The appearance of the space will be hokey, but it also will be striking, creating what Reyes hopes is a "mesmerizing crystal ball-like effect." It will be bathed in a stark orange light that matches the jumpsuit he'll wear underneath his android façade. If the electric orange isn't bright enough, a waxy sheen, reminiscent of melted American cheese, will cover everything. The walls, furniture, parts of Reyes himself, and even the food in the fridge all will be, in keeping with the consumerism theme, "packaged" with wax.
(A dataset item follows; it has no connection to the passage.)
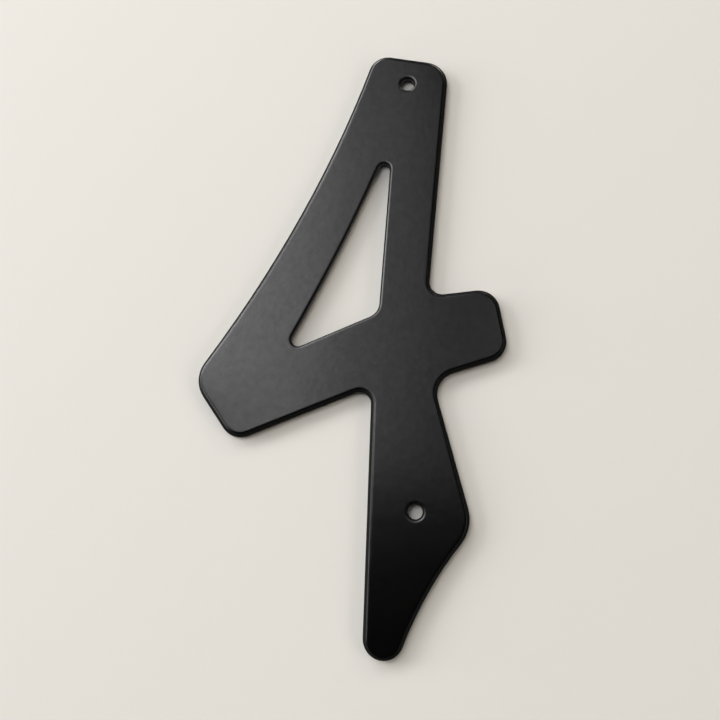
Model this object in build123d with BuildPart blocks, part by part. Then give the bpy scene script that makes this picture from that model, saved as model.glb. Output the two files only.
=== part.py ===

So just what is Reyes going to do in his postmodern bubble, besides playing on his fake computer, peeling wax from his food, and relaxing on what he calls his "sleeping apparatus?" Well, he's still trying to figure out that part. "With this kind of performance, you're going through it just as much as the audience," he says. "No one knows what's going to happen next." He does know, though, that the one thing he wants to avoid at all cost is leaving the space, which will present certain hazards. Reyes, who is diabetic, worries that his diet of wax-covered snacks -- chosen more for aesthetic than nutritional value -- could make him ill. Another concern is that the constant orange glow could make him anxious. "Performance art is always some kind of endurance test," he says. "You are submitting your body to the artwork."
Submitting your body indeed: No showers for three excruciating days! And though Reyes says he will dash out to take quick bathroom breaks as needed, he will "try to keep them to a minimum." By weekend's end Reyes may learn firsthand the meaning of the adage "Art is long; life is short."